13 March 2009

Messy everyday living in murder mystery

The book pusher in our lives also dropped J. A. Jance's book, Damage Control, on our library table a couple months ago. I read it promptly and liked it, but then it was buried beneath the paperwork for other "jobs" on my desk. The pile on the corner of the desk finally got high enough to force me to investigate. And that's how I found this book today.

Now, what was that book about? Well, it's one of the series that Jance has written about fictional Cochise County sheriff Joanna Brady. Brady's life has gotten more and more complicated with every book. In this one she not only has her domineering mother to deal with, but her older daughter is a teenager. At least her fairly-new husband is a great stay-at-home writer/dad for the baby who recently joined the family.

Then there's an apparent suicide by an elderly couple and the surviving daughters who are at war with each other. Then there are garbage bags full of human body parts washed out of an arroyo. Oh, and there's some suspicion that a group home for vulnerable adults might be run by people as caring as Oliver Twist's boss, Fagin. (What's with these rural Arizonans?)
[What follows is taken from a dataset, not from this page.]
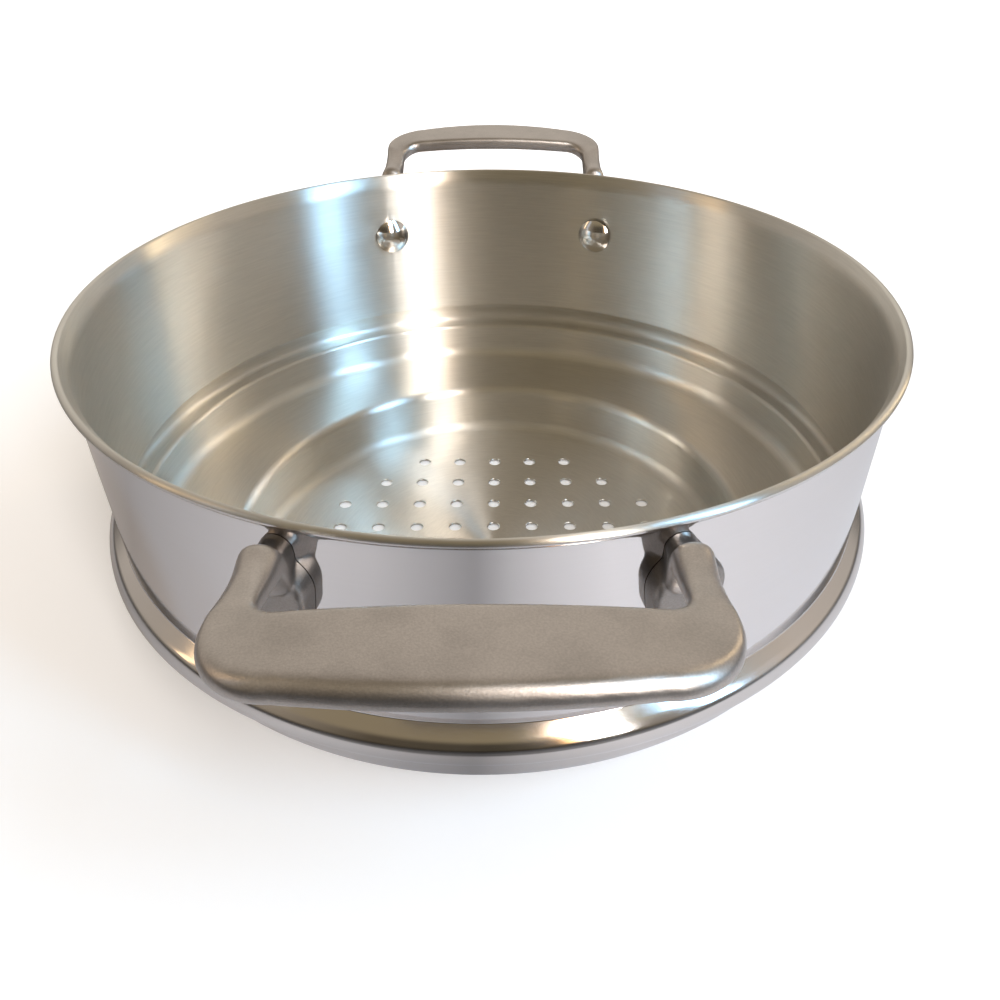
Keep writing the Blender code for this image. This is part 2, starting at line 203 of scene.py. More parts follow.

One of the reasons I like these stories is that Sheriff Brady has a personal life and she deals with bits of it "on screen." She also, like most elected public officials, has to deal with politics and shrinking budgets. And those things are parts of these stories too. There's more than bare police procedures in Jance's stories.

Hooray for all that. Damage Control was a good bit of escapist reading back in December or January (I really can't remember when.) If you've read it and have thoughts about it, write and tell a little bit of the world what you think.